The hearings lasted until March of the next year. During the process, 558 witnesses were heard, ranging from unionists to beleaguered workers attacked during the strike, to wives of workers and breaker-boys younger than nine years of age. Finally, on March 22, 1903, the Commission announced its verdict: the miners won a 10% increase in wages and a nine-hour workday. Coal was still paid by the cart load, and the UMWA was still unrecognized as a union, Mitchell’s main impetus for calling the strike. Thus, the Great Strike of 1902 ended.
Public opinion was varied and conflicted throughout the duration of the strike. Mayor Abram Hewitt of New York said in October, “There can be no arbitration. Suppose a man went up to the White House and said: ‘Mr. President, I want your office’; would President Roosevelt submit the matter to arbitration?” An article in the New York Times ridiculed Mitchell’s efforts: “The strike itself, so far as the miners are concerned, is evidently a practical failure…The present condition is simply unbearable.” Reverend Dr. Parkhurst of New York had a different opinion: “[Mitchell’s] willingness to leave the question with a disinterested committee…was very fair. Contrasted with the attitude of the operators it tends to throw sympathy to the side of the miners…Mr. Baer’s remarks…referred to Mr. Mitchell as heading the movement of intimidation and violence. At a time like this…bitterness is out of place.” The Chairman of the United States Steel Corporation, Elbert Gary, cared little who was in the right: “It is of minor importance whether the operators or miners are right in their respective contentions…[Both] parties to the controversy should be willing to submit for decision their disputes to any fair tribunal.”

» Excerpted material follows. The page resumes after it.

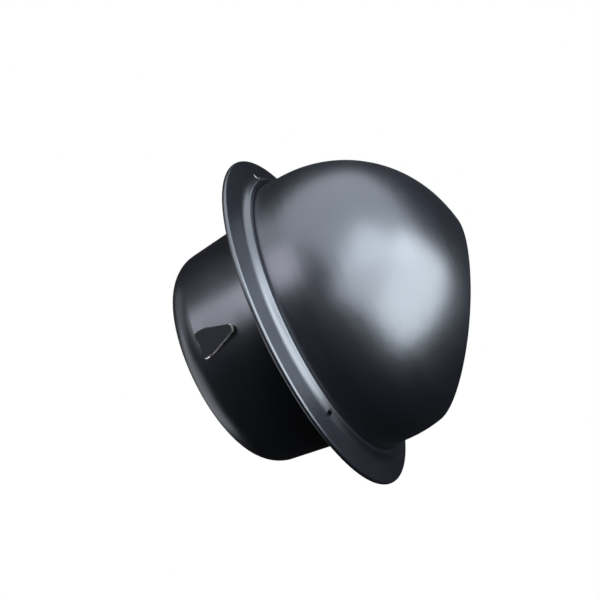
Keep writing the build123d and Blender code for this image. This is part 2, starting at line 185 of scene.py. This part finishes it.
def satin_black_coat():
    s = material("satin_black_coat")
    p = s.place()
    x, y, z = s.split(p)
    nx, _, nz = s.split(s.facing())
    reach = (x * x + z * z).sqrt()
    # the barbs are cut after coating, so their sheared edges are bare
    side_on = ((nx * x + nz * z) / reach).abs()
    in_depth = y.above(barb_front) * y.below(barb_back)
    in_wall = reach.above(barb_inner_r) * reach.below(barb_outer_r)
    cut_edge = in_depth * in_wall * side_on.below(face_lean)
    cloud = s.noise(p, 38.0, 3.0)
    peel = s.noise(p, 900.0, 2.0)
    grit = s.noise(p, 5200.0, 1.0)
    specks = s.step(s.cells(p, 420.0), 0.075, 0.045)
    dust = specks * s.step(s.noise(p, 60.0, 1.0), 0.56, 0.62)
    smear = s.noise(s.stretched(p, (1.0, 3.2, 1.0)), 26.0, 4.0, 0.62)
    colour = s.tint(cloud, (0.0016, 0.0017, 0.0036), (0.0030, 0.0032, 0.0062))
    colour = s.tint(dust * 0.4, colour, (0.20, 0.21, 0.23))
    colour = s.tint(cut_edge, colour, (0.74, 0.72, 0.64))
    rough = 0.27 + smear * 0.10 + peel * 0.03 + dust * 0.3 + cut_edge * 0.2
    lie = s.bump(peel, 0.00003, 0.35)
    lie = s.bump(grit, 0.000006, 0.5, lie)
    return s.surface(
        Base_Color=colour, Roughness=rough, Metallic=cut_edge * 0.3, Normal=lie, IOR=2.15,
        Specular_Tint=(0.86, 0.92, 1.0, 1.0))


def grey(value):
    return (value, value, value)


def stainless(name, tone=0.60, grain=(1.0, 1.0, 14.0), rough=0.3):
    s = material(name)
    p = s.place()
    lines = s.noise(s.stretched(p, grain), 520.0, 4.0, 0.6)
    cloud = s.noise(p, 45.0, 2.0)
    dull = (tone * 0.86, tone * 0.86, tone * 0.84)
    bright = (tone * 1.08, tone * 1.08, tone * 1.07)
    colour = s.tint(lines * 0.35, s.tint(cloud, dull, bright), grey(tone * 0.62))
    return s.surface(
        Base_Color=colour, Metallic=1.0, Roughness=rough - 0.06 + lines * 0.18,
        Normal=s.bump(lines, 0.00002, 0.35))


def blackened_steel():
    s = material("blackened_steel")
    p = s.place()
    haze = s.noise(p, 900.0, 3.0)
    colour = s.tint(haze, (0.030, 0.031, 0.034), (0.075, 0.078, 0.085))
    return s.surface(
        Base_Color=colour, Metallic=1.0, Roughness=0.30 + haze * 0.2,
        Normal=s.bump(haze, 0.00001, 0.3))


def zinc_sheet():
    s = material("zinc_sheet")
    p = s.place()
    spangle, _, _ = s.split(s.cells(p, 210.0, "Color"))
    haze = s.noise(p, 70.0, 4.0)
    colour = s.tint(spangle, (0.36, 0.38, 0.40), (0.60, 0.62, 0.64))
    colour = s.tint(haze * 0.4, colour, (0.46, 0.47, 0.48))
    return s.surface(
        Base_Color=colour, Metallic=1.0, Roughness=0.34 + spangle * 0.16,
        Normal=s.bump(haze, 0.00003, 0.3))


def flap_aluminium():
    s = material("flap_aluminium")
    p = s.place()
    lines = s.noise(s.stretched(p, (22.0, 1.0, 1.0)), 160.0, 5.0, 0.65)
    haze = s.noise(p, 30.0, 4.0)
    colour = s.tint(lines, (0.62, 0.63, 0.65), (0.78, 0.79, 0.80))
    colour = s.tint(s.step(haze, 0.5, 0.75) * 0.35, colour, (0.52, 0.52, 0.52))
    return s.surface(
        Base_Color=colour, Metallic=1.0, Roughness=0.30 + haze * 0.16,
        Normal=s.bump(lines, 0.00002, 0.4))


def foam(name, tone=0.028):
    s = material(name)
    p = s.place()
    pores = s.cells(p, 1500.0)
    big = s.cells(p, 620.0)
    haze = s.noise(p, 90.0, 3.0)
    # 0 in the pores and 1 on the surface between them: it sinks the pores in the bump and paints shade into
    # them
    pore_relief_and_shade = s.step(pores, 0.10, 0.42) * s.step(big, 0.06, 0.30)
    # painted shade: the pores are coloured darker, as the shade that falls in their hollows
    colour = s.tint(pore_relief_and_shade, grey(tone * 0.35), grey(tone * 1.1))
    colour = s.tint(haze * 0.4, colour, (tone * 1.7, tone * 1.7, tone * 1.8))
    return s.surface(Base_Color=colour, Roughness=0.92, Normal=s.bump(pore_relief_and_shade, 0.00018, 0.8))


def nylon():
    s = material("nylon")
    p = s.place()
    haze = s.noise(p, 240.0, 3.0)
    colour = s.tint(haze, (0.70, 0.68, 0.61), (0.82, 0.80, 0.74))
    return s.surface(
        Base_Color=colour, Roughness=0.42 + haze * 0.12, Normal=s.bump(haze, 0.00003, 0.3))


finish = {
    "coat": satin_black_coat(),
    "steel": stainless("brushed_stainless"),
    "wire": stainless("screen_wire", 0.52, (1.0, 1.0, 1.0), 0.34),
    "screw": stainless("screw_steel", 0.50, (1.0, 1.0, 1.0), 0.26),
    "blackened": blackened_steel(),
    "zinc": zinc_sheet(),
    "aluminium": flap_aluminium(),
    "foam": foam("closed_cell_foam"),
    "nylon": nylon(),
}
dress = {
    "hood_shell": "coat",
    "base_flange": "coat",
    "collar": "coat",
    "wall_gasket": "foam",
    "hood_screws": "blackened",
    "insect_screen": "wire",
    "screen_ring": "steel",
    "screen_rivets": "aluminium",
    "seat_ring": "zinc",
    "seat_seal": "foam",
    "hinge_bushes": "nylon",
    "flap_plate": "aluminium",
    "hinge_strap": "steel",
    "strap_rivets": "aluminium",
    "flap_weight": "zinc",
    "weight_rivets": "aluminium",
    "hinge_pin": "steel",
    "pin_clips": "screw",
}
for node, key in dress.items():
    mesh = nodes[node].data
    mesh.materials.clear()
    mesh.materials.append(finish[key])


# ------------------------------------------------------------------ woven insect screen
weave_pitch = 1.8 * MM
wire_r = 0.145 * MM
wire_wave = 0.15 * MM            # crimp either side of the screen's middle
wire_sides = 8
wave_steps = 8                   # straight bits along one wave
screen_margin = 0.3 * MM         # wire ends inside the flat screen's edge
merge_gap = 0.01 * MM
smooth_angle = math.radians(50)
mouth_tilt = math.radians(50.5)  # mouth's normal, forward of straight down


def select(*pieces):
    """Select these objects and nothing else, and make the first of them active."""
    bpy.ops.object.select_all(action="DESELECT")
    for piece in pieces:
        piece.select_set(True)
    if pieces:
        bpy.context.view_layer.objects.active = pieces[0]


def crimp():
    """One full wave of wire along X, over one neighbour and under the next."""
    select()
    bpy.ops.mesh.primitive_circle_add(
        vertices=wire_sides, radius=wire_r, location=(0, 0, wire_wave), rotation=(0, math.pi / 2, 0))
    wave = bpy.context.object
    bpy.ops.object.mode_set(mode="EDIT")
    bpy.ops.mesh.select_all(action="SELECT")
    run = 2 * weave_pitch / wave_steps
    heights = [wire_wave * math.cos(2 * math.pi * i / wave_steps) for i in range(wave_steps + 1)]
    for here, there in zip(heights, heights[1:]):
        bpy.ops.mesh.extrude_edges_move(TRANSFORM_OT_translate={"value": (run, 0, there - here)})
    bpy.ops.object.mode_set(mode="OBJECT")
    bpy.ops.object.transform_apply(location=True, rotation=True, scale=True)
    return wave


def screen_wire(wave, offset, reach, turned, flip):
    """A wire across the screen, as many waves long as its chord allows."""
    waves = int(math.sqrt(reach * reach - offset * offset) / weave_pitch)
    select(wave)
    bpy.ops.object.duplicate()
    wire = bpy.context.object
    row = wire.modifiers.new("row", "ARRAY")
    row.count = waves
    row.use_merge_vertices = True
    row.merge_threshold = merge_gap
    bpy.ops.object.modifier_apply(modifier=row.name)
    wire.location = (-waves * weave_pitch, 0, 0)
    if flip:
        wire.scale = (1, 1, -1)
    bpy.ops.object.transform_apply(location=True, rotation=False, scale=True)
    wire.location = (0, offset, 0)
    if turned:
        wire.rotation_euler = (0, 0, math.pi / 2)
        wire.location = (offset, 0, 0)
    bpy.ops.object.transform_apply(location=True, rotation=True, scale=False)
    return wire


def woven_screen():
    """Crossed wires over and under each other, in place of the flat screen."""
    low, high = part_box("insect_screen")
    middle = (Vector(low) + Vector(high)) / 2
    reach = (high[0] - low[0]) / 2 - screen_margin
    wave = crimp()
    each_side = int(reach / weave_pitch - 0.5)  # wires either side of the middle one
    wires = []
    for turned in (False, True):
        for i in range(-each_side, each_side + 1):
            # a whole number of waves each side keeps the crossings in step
            wires.append(screen_wire(wave, i * weave_pitch, reach, turned, (i % 2 == 0) != turned))
    bpy.data.objects.remove(wave)
    select(*wires)
    bpy.ops.object.join()
    screen = bpy.context.object
    screen.name = "woven_screen"
    bpy.ops.object.mode_set(mode="EDIT")
    bpy.ops.mesh.select_all(action="SELECT")
    bpy.ops.mesh.fill_holes(sides=wire_sides)
    bpy.ops.mesh.normals_make_consistent(inside=False)
    bpy.ops.object.mode_set(mode="OBJECT")
    screen.rotation_euler = (math.pi - mouth_tilt, 0, 0)
    screen.location = middle
    bpy.ops.object.transform_apply(location=True, rotation=True, scale=True)
    bpy.ops.object.shade_smooth_by_angle(angle=smooth_angle)
    screen.data.materials.append(finish["wire"])
    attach(screen, "housing")
    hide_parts("insect_screen")


woven_screen()


# ------------------------------------------------------------------ floor and room
# Both are white to the camera and nearly dark to the coat's reflections.
floor_size = 40
floor_depth = 0.9  # below the collar's axis, clear of views from underneath
floor_tone = (0.30, 0.30, 0.31, 1.0)
floor_in_gloss = 0.008
room_level = 0.0096
white = (1, 1, 1, 1)

select()
bpy.ops.mesh.primitive_plane_add(size=floor_size, location=(0, 0, -floor_depth))
floor = bpy.context.object
floor.name = "floor"
pale = material("pale_floor")
camera_ray, glossy_ray, through_ray = (pale.ray(kind) for kind in ("Camera", "Glossy", "Transmission"))
lit = pale.node("ShaderNodeBsdfDiffuse", {}, {"Color": floor_tone})
glow = camera_ray + glossy_ray * floor_in_gloss + through_ray
shining = pale.node("ShaderNodeEmission", {}, {"Color": white, "Strength": glow})
by_ray = {0: camera_ray.most(glossy_ray).most(through_ray), 1: lit, 2: shining}
floor.data.materials.append(pale.end_with(pale.node("ShaderNodeMixShader", {}, by_ray)))

room = Shop(bpy.data.worlds.new("room"), "ShaderNodeOutputWorld")
room_glow = room.ray("Camera") * (1.0 - room_level) + room_level
bpy.context.scene.world = room.end_with(
    room.node("ShaderNodeBackground", {}, {"Color": white, "Strength": room_glow}))


# ------------------------------------------------------------------ camera
camera_turn = math.radians(-159.89)  # around Z, from +X
camera_rise = math.radians(33.431)   # above the horizon
camera_roll = math.radians(-37.83)   # counter-clockwise, about its own line of sight
camera_far = 0.55
camera_focus = Vector((6.779, 1.617, 7.948)) * MM

cam_back = Vector((
    math.cos(camera_rise) * math.cos(camera_turn),
    math.cos(camera_rise) * math.sin(camera_turn),
    math.sin(camera_rise),
))
level_right = Vector((0, 0, 1)).cross(cam_back).normalized()
level_up = cam_back.cross(level_right)
cam_right = level_right * math.cos(camera_roll) + level_up * math.sin(camera_roll)
cam_up = cam_back.cross(cam_right)

camera = bpy.data.objects.new("camera", bpy.data.cameras.new("camera"))
bpy.context.collection.objects.link(camera)
camera.data.lens = 83.03
camera.data.sensor_width = 36.0
camera.matrix_world = Matrix((cam_right, cam_up, cam_back)).transposed().to_4x4()
camera.location = camera_focus + cam_back * camera_far
bpy.context.scene.camera = camera


# ------------------------------------------------------------------ soft lamps
lamp_aim = Vector((0, -20, 0)) * MM  # on the axis, behind the mouth and in front of the flange


def soft_box(name, turn, rise, far, wide, tall, power, colour):
    """Area lamp placed around the camera's own axes: turn to its right and rise above it, in degrees."""
    t = math.radians(turn)
    r = math.radians(rise)
    direction = (
        cam_right * math.sin(t) * math.cos(r) + cam_up * math.sin(r) + cam_back * math.cos(t) * math.cos(r))
    lamp = bpy.data.lights.new(name, "AREA")
    lamp.shape = "RECTANGLE"
    lamp.size = wide
    lamp.size_y = tall
    lamp.energy = power
    lamp.color = colour
    holder = bpy.data.objects.new(name, lamp)
    bpy.context.collection.objects.link(holder)
    holder.matrix_world = (-direction).to_track_quat("-Z", "Y").to_matrix().to_4x4()
    holder.location = lamp_aim + direction * far


# name, turn and rise in degrees, distance, width, height, watts, colour
soft_box("window_front", 54, 12, 1.0, 1.58, 0.86, 24.5, (0.92, 0.97, 1.0))
soft_box("sky_front", 15, 31, 1.05, 1.30, 0.62, 9.2, (0.91, 0.95, 1.0))
soft_box("sky_over", 0, 75, 1.0, 1.9, 1.65, 19.0, (0.89, 0.94, 1.0))
soft_box("window_left", -60, 24, 1.1, 0.62, 0.50, 3.6, (0.95, 0.92, 1.0))
soft_box("rear_fill", -112, 8, 1.1, 0.70, 0.60, 0.7, (0.92, 0.95, 1.0))
soft_box("rear_window", -116.57, -29.21, 1.1, 0.95, 0.95, 2.4, (0.94, 0.96, 1.0))

bpy.context.scene.view_settings.view_transform = "Standard"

Despite the strike’s mixed reviews, there was some hope that the strike pushed the efforts of labor unionization forward. Samuel Gompers, who founded the American Federation of Labor, said that he viewed the strike as “the most important single incident in the labor movement in the United States.” Selig Perlman, an economist and labor historian at the University of Wisconsin-Madison, stated that for perhaps the first time in history “a labor organization tied up for months a strategic industry…without being condemned as a revolutionary menace.”

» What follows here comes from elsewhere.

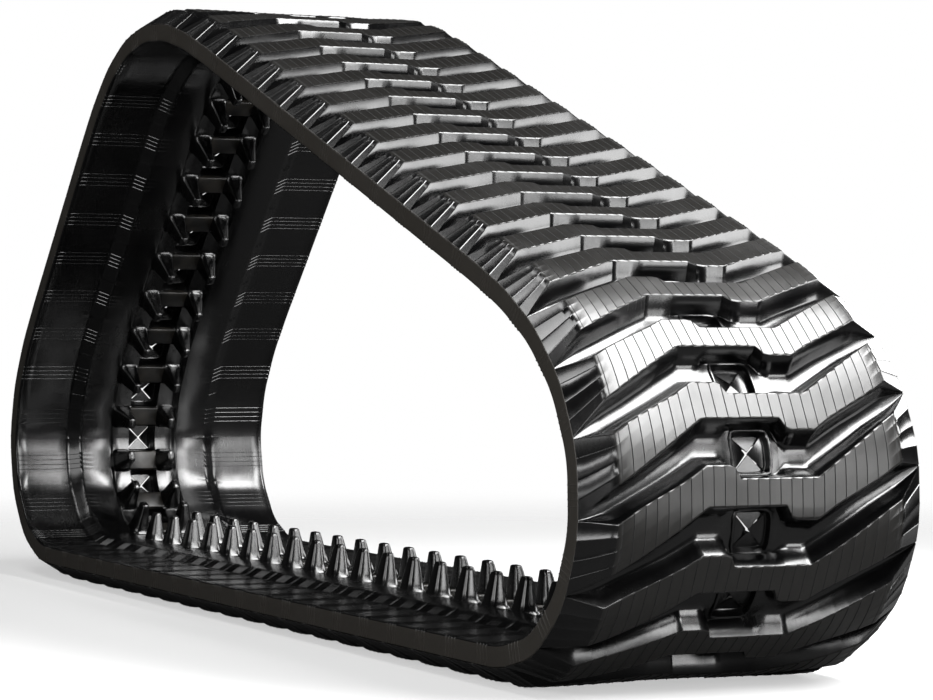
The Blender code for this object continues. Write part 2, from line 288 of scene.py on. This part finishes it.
# %% Sockets as values
class Ink:
    """A socket that can be used in Python expressions."""

    def __init__(self, tree, socket):
        self.tree, self.socket = tree, socket

    def node(self, kind, settings=(), out=0, **inputs):
        """Adds a node. Settings come first, then the values or links of its sockets."""
        made = self.tree.nodes.new("ShaderNode" + kind)
        for key, value in dict(settings).items():
            setattr(made, key, value)
        for key, value in inputs.items():
            key = int(key[1:]) if key[0] == "i" and key[1:].isdigit() else key.replace("_", " ")
            if isinstance(value, Ink):
                self.tree.links.new(value.socket, made.inputs[key])
            else:
                made.inputs[key].default_value = value
        return Ink(self.tree, made.outputs[out])

    def maths(self, operation, a, b=0.5):
        """Adds a Math node. An operation on one value takes no notice of b."""
        return self.node("Math", {"operation": operation}, i0=a, i1=b)

    def __add__(self, other):
        return self.maths("ADD", self, other)

    def __sub__(self, other):
        return self.maths("SUBTRACT", self, other)

    def __rsub__(self, other):
        return self.maths("SUBTRACT", other, self)

    def __mul__(self, other):
        return self.maths("MULTIPLY", self, other)

    __radd__, __rmul__ = __add__, __mul__

    def between(self, low, high):
        """0 below low, 1 above high, smooth between."""
        settings = {"interpolation_type": "SMOOTHSTEP"}
        return self.node("MapRange", settings, Value=self, From_Min=low, From_Max=high)

    def mix(self, a, b):
        """Colour a where this is 0 and b where it is 1."""
        made = self.tree.nodes.new("ShaderNodeMix")
        made.data_type = "RGBA"
        for index, value in ((0, self), (6, a), (7, b)):
            if isinstance(value, Ink):
                self.tree.links.new(value.socket, made.inputs[index])
            else:
                made.inputs[index].default_value = (*value, 1.0)
        return Ink(self.tree, made.outputs[2])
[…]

The “Great Strike” left a legacy that continues to be important even today. In 1924, a memorial was dedicated to John Mitchell in Scranton, Pennsylvania. The marble and bronze statue was dedicated to the union leader, located at the Lackawanna County Courthouse where the Anthracite Coal Strike Commission began its hearings in November of 1902. To this day people still gather around the statue to celebrate “John Mitchell Day” on October 29, in remembrance of Mitchell’s success in the anthracite strike of 1900.

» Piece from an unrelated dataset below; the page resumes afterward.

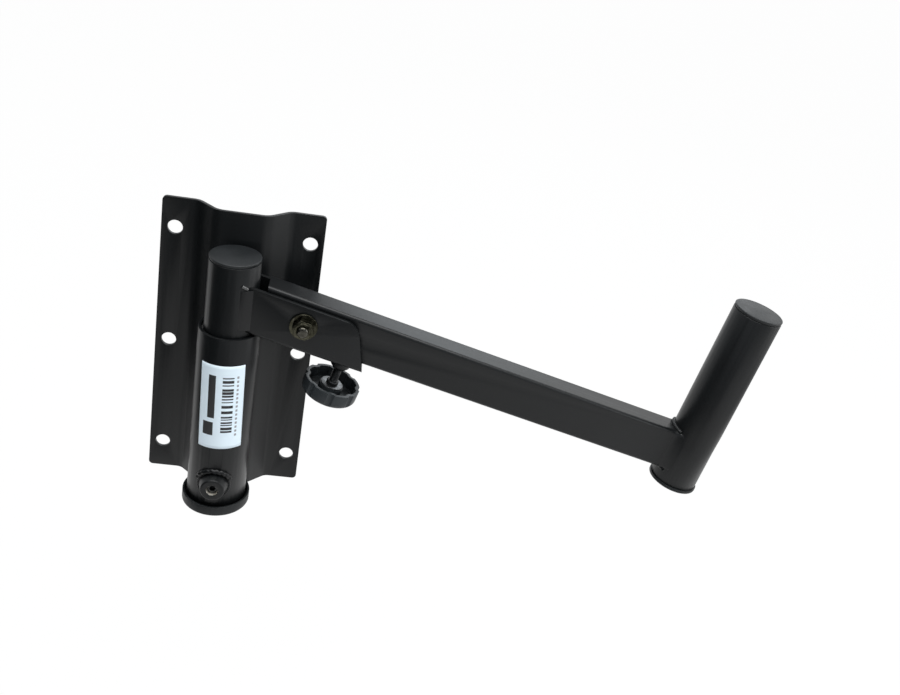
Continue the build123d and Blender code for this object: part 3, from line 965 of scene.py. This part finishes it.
@dataclass(frozen=True)
class Thread:
    """Sizes of a screw thread, in metres."""

    radius: float
    pitch: float
    length: float
    depth: float
    end: float = 0.5 * MM

    def cut(self, name: str, finish: Finish) -> Mesh:
        """Makes the threaded rod about +Z, from the origin up.

        Args:
            name: Name of the work.
            finish: The finish that the tree sets.

        Returns:
            The mesh of the rod.
        """
        values = {
            "Length": self.length,
            "Radius": self.radius,
            "Pitch": self.pitch,
            "Depth": self.depth,
            "End": self.end,
            "Finish": finish.material(),
        }
        return grown(bpy.data.meshes.new(name), thread_tree(), values)


def lathe(outline: Sequence[tuple[float, float]], steps: int = 64) -> BMesh:
    """Turns an outline about +Z into a closed skin.

    Args:
        outline: Pairs of radius and height, from the lower pole to the upper one.
        steps: How many faces round.

    Returns:
        The skin, its faces pointing outwards.
    """
    work = bmesh.new()
    rings = []
    for radius, height in outline:
        if radius == 0:
            rings.append([work.verts.new((0, 0, height))])
            continue
        angles = (TURN * i / steps for i in range(steps))
        places = ((radius * math.cos(a), radius * math.sin(a), height) for a in angles)
        rings.append([work.verts.new(place) for place in places])
    for low, high in zip(rings, rings[1:]):
        for i in range(steps):
            j = (i + 1) % steps
            places = ((low, i), (low, j), (high, j), (high, i))
            corners = [ring[k % len(ring)] for ring, k in places]
            work.faces.new(list(dict.fromkeys(corners)))
    for face in work.faces:
        face.smooth = True
    bmesh.ops.recalc_face_normals(work, faces=work.faces)
    return work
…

Another important ramification of the anthracite strike was the establishment of state police forces. During the time of the strike, government regulation was in the hands of county deputies and sheriffs. Dating back to the formation of the Coal and Iron Police in 1865, the letter of the law under the Police was mounted against the laborers in a legal strike-breaking force. Even when law enforcing agencies were involved, like Pinkerton’s National Detective Agency, they hired the Coal and Iron Police themselves to crush labor strikes.
That all changed in 1903, when Samuel Pennypacker took the office of Governor of Pennsylvania. When Pennypacker was addressed by the Deputy Secretary of the Commonwealth to sign commissions to hire Coal and Iron Policemen, the governor thrust the letters from his desk and exclaimed, “Take them away! I will never put the police powers of the State in the hands of the nominees of one of the parties to a controversy. We must have an independent constabulary.”
Although Pennypacker’s idea for state police was formulated in 1903, union leaders feared that the new police force would be called out against them to break strikes, just as the Coal and Iron Police and Pinkerton’s Agency had. They lobbied hard against the formulation of a state police force. However, the General Assembly approved of the bill and Pennypacker signed it into law on May 2, 1905, creating the Pennsylvania State Police; the Department was the first organization of uniformed police in the United States.
Finally was the strike’s ability to propel the ideology of Progressivism, the greatest good for the greatest amount of people, forward in politics and society headed by President Theodore Roosevelt. Beginning at the turn of the 20th century, advocates of Progressivism sought to limit the power and influence of wealthy elites (like J.P. Morgan) and fought for better living conditions for the masses, especially laborers in factories and mines. The anthracite strike galvanized Roosevelt to set the precedent of involving the federal government in contests of capital and labor; this later led to the establishment of initiatives, referendums and recalls in the government and the eight-hour workday, a fact most people today take for granted. Socially, Progressivism led to the formation of the NAACP by W.E.B. DuBois in 1905 and the Pure Food and Drug Act in 1906, which forbade selling impure foods and required a list of ingredients on foods and drugs. Finally it helped women gain universal suffrage in 1920 through the 19th Amendment. Thanks to the anthracite strike of 1902, Roosevelt was able to employ the means of the federal government in improving the standard of living for all Americans.
Spring had come again to the anthracite coal region of Pennsylvania in March, 1903. One year ago almost to the day Mitchell had gathered with laborers in Shamokin to demand better treatment from Baer and the other operators. Although the strike failed to accomplish every goal it set out to achieve, labor unions were no longer considered detrimental but useful, perhaps even necessary. The federal government became proactive as an arbitrator of capital and labor disputes. State police forces were organized, first in Pennsylvania, and then across America. These affects are still profound and important to the idea of politics and society in the United States today; and all are consequences stemming from the anthracite coal strike of 1902.